Return the number of lines in which the word "imported" appears; add nothing else.

═══ SUPPLIED DATA ═══

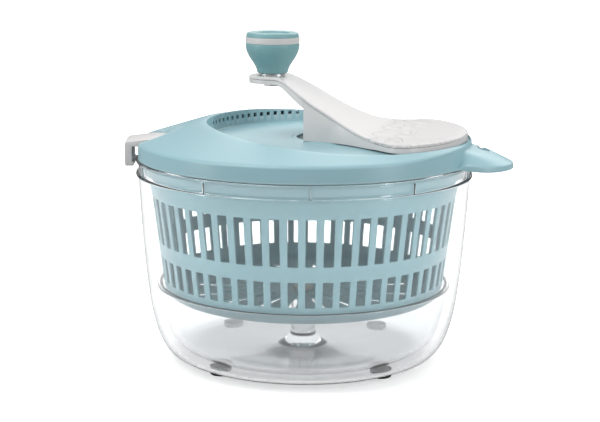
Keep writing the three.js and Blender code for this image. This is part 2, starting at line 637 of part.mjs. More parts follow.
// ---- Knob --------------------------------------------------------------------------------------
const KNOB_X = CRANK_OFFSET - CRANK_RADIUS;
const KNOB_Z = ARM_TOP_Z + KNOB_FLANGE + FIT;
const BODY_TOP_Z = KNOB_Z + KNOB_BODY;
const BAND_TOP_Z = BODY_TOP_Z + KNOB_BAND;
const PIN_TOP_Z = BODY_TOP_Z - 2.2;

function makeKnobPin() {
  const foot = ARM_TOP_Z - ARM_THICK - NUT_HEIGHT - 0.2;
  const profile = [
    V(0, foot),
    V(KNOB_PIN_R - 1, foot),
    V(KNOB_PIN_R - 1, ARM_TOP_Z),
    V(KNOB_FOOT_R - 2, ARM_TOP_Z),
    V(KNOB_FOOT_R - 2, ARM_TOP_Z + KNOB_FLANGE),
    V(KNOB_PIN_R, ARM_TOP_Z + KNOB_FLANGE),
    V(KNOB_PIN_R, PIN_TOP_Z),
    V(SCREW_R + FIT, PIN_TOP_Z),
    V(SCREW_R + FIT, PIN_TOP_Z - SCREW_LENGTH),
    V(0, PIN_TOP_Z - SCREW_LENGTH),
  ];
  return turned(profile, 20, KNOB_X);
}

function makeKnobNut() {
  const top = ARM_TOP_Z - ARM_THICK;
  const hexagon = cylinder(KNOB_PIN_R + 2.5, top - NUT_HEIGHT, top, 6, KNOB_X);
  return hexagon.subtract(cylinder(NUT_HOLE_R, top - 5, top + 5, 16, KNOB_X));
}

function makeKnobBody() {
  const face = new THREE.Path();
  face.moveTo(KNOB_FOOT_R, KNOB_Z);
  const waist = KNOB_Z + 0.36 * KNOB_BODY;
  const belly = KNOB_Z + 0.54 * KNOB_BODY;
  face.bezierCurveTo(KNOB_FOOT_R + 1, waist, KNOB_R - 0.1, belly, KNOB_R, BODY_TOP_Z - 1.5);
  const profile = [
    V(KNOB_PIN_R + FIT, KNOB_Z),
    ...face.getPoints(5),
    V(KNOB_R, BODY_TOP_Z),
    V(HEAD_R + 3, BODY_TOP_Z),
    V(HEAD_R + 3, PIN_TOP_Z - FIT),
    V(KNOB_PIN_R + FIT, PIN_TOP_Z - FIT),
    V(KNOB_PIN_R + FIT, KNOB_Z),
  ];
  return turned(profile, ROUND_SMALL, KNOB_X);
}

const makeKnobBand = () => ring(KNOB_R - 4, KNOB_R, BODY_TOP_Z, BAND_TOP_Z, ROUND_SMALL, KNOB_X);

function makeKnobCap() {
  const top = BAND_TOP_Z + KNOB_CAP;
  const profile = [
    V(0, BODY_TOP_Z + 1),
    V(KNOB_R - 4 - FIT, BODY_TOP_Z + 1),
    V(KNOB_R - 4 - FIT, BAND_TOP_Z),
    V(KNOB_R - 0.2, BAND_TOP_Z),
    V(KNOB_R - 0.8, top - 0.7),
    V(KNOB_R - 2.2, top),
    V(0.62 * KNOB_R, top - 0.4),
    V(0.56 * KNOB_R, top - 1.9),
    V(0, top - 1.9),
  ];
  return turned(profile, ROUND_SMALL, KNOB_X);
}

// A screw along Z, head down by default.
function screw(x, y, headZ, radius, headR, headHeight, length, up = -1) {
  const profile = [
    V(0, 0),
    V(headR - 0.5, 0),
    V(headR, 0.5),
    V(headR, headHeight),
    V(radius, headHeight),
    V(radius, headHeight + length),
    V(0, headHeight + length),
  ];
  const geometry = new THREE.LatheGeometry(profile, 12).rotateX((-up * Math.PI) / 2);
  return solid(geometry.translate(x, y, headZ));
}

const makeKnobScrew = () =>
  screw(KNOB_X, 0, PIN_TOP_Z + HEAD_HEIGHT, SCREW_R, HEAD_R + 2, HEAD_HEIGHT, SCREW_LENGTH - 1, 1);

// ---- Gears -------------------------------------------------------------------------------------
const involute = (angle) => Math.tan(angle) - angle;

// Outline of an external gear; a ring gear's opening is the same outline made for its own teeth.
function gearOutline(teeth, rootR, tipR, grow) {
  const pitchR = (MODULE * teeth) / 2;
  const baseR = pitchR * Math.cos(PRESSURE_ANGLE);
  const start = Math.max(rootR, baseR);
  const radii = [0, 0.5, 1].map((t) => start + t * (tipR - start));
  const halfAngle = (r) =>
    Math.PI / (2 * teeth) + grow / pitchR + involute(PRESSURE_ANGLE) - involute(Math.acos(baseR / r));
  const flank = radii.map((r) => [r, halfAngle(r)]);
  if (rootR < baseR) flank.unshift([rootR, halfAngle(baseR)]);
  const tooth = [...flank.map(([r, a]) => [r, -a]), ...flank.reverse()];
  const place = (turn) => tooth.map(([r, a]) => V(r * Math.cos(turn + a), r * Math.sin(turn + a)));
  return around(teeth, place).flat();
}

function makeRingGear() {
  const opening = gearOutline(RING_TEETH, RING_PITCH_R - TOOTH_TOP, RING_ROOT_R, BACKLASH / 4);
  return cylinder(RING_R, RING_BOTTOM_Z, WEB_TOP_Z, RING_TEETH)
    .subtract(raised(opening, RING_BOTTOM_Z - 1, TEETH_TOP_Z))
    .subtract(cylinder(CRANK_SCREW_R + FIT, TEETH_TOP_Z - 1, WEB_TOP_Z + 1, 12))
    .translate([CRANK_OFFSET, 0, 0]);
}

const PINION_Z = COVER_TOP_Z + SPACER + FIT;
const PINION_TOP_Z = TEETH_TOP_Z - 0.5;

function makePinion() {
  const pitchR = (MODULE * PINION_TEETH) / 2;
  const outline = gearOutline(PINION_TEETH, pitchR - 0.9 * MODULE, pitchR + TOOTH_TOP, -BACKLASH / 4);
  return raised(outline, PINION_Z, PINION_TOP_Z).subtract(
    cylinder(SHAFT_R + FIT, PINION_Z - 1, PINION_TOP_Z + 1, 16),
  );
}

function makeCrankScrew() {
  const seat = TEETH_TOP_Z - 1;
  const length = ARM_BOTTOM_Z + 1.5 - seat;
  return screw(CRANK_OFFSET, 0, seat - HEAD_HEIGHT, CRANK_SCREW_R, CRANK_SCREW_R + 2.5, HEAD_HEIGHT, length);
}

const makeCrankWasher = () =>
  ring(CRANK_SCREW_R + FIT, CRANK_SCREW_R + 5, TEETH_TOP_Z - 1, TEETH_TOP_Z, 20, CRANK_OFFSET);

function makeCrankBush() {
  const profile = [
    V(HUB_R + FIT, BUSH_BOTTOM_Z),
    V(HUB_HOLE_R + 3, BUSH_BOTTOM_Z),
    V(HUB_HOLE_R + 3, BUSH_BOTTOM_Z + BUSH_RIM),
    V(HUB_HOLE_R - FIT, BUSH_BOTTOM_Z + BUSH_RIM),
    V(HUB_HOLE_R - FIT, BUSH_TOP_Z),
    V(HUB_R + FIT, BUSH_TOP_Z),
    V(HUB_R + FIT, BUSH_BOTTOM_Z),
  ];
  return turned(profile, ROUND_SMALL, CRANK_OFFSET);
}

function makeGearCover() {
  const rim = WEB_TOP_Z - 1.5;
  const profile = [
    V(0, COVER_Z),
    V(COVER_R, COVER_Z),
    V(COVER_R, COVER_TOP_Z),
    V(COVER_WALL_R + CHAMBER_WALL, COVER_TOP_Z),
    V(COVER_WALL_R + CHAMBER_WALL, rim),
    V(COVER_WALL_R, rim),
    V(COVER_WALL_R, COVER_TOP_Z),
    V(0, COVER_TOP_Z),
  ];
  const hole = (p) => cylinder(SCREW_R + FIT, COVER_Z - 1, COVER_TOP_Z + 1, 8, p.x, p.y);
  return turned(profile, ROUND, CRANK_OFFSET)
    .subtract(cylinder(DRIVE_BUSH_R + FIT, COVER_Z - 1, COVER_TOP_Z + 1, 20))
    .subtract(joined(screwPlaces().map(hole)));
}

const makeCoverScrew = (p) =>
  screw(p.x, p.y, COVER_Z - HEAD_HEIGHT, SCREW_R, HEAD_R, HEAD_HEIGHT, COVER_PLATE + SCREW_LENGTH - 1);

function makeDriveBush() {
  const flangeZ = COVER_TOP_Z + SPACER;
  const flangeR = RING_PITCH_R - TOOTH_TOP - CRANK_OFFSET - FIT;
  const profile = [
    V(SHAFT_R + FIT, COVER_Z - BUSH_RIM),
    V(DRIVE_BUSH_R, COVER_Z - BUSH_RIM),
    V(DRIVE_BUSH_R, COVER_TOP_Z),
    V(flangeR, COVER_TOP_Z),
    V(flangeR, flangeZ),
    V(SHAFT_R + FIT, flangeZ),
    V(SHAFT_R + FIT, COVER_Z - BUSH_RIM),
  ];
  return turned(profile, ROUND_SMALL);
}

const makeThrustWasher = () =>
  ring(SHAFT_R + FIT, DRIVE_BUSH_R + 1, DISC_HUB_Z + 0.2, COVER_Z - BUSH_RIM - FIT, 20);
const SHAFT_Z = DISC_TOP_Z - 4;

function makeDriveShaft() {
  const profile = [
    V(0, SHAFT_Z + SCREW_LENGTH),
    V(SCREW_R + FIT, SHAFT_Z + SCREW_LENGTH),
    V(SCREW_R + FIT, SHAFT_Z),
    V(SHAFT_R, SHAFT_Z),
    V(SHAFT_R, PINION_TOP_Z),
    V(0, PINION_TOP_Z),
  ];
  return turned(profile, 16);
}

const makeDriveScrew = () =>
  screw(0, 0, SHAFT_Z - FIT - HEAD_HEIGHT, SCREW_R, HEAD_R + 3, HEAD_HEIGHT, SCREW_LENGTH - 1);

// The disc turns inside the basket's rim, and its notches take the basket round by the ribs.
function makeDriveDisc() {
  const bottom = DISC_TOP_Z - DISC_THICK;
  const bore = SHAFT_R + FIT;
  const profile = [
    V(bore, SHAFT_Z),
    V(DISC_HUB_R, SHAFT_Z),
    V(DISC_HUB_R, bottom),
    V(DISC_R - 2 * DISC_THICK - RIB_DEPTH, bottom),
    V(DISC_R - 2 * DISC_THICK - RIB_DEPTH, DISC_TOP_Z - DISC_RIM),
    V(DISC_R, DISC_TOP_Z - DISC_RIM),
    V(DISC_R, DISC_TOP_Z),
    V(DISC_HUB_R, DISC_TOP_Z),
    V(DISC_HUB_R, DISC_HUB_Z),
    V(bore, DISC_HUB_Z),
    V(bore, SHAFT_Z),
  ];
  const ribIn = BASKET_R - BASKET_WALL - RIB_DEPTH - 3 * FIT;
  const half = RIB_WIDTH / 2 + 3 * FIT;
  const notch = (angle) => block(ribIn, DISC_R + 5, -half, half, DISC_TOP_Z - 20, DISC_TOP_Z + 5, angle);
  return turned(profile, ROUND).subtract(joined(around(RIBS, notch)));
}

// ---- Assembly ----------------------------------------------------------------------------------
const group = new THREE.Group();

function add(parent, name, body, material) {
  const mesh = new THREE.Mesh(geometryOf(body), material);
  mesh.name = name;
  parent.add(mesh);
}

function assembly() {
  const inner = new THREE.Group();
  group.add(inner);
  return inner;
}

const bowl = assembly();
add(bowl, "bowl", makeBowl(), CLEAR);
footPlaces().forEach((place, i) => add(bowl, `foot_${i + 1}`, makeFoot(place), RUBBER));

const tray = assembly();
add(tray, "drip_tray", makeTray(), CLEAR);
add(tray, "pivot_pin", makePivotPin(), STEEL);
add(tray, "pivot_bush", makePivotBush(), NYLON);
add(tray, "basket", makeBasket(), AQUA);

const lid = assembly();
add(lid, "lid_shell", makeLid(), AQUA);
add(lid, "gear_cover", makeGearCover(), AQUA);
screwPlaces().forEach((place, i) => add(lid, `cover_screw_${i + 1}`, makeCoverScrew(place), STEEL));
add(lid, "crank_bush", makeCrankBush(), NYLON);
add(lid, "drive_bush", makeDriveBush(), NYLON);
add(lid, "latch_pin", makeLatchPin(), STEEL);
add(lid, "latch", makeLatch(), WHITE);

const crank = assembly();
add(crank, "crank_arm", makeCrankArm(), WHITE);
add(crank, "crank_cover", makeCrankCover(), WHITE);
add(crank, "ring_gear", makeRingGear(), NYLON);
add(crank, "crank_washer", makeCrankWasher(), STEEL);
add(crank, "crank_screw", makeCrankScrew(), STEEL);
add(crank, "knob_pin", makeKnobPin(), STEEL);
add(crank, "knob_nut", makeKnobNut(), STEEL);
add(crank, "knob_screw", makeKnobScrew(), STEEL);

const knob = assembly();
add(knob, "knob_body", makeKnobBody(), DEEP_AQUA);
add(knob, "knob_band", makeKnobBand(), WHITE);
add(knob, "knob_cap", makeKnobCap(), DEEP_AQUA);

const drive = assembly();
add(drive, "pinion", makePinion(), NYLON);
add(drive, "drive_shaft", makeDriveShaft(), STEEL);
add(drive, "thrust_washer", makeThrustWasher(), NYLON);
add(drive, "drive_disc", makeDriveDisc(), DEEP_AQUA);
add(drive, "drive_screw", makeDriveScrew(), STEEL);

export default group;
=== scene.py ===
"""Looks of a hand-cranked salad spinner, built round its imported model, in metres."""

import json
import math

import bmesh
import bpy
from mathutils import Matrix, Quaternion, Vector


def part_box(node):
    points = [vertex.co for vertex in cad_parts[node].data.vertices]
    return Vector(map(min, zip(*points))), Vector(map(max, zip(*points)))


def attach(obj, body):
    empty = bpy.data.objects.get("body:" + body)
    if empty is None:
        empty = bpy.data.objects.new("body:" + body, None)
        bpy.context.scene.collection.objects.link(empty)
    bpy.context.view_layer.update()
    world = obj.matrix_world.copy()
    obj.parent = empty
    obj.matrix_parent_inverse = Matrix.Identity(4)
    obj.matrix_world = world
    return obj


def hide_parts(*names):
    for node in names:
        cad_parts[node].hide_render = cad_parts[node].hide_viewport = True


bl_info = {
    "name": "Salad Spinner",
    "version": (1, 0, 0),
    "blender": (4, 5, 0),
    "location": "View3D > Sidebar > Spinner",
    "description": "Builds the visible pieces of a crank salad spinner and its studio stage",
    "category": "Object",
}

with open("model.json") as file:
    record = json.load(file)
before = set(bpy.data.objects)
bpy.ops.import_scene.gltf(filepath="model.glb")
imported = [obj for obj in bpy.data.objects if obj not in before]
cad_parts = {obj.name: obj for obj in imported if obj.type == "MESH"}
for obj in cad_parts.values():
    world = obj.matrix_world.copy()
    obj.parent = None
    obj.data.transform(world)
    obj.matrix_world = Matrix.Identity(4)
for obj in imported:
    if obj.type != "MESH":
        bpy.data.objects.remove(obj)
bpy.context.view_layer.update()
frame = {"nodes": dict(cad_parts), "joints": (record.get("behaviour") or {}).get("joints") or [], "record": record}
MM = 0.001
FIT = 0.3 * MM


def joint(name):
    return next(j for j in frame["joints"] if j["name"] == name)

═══

* _SOLUTION_:
4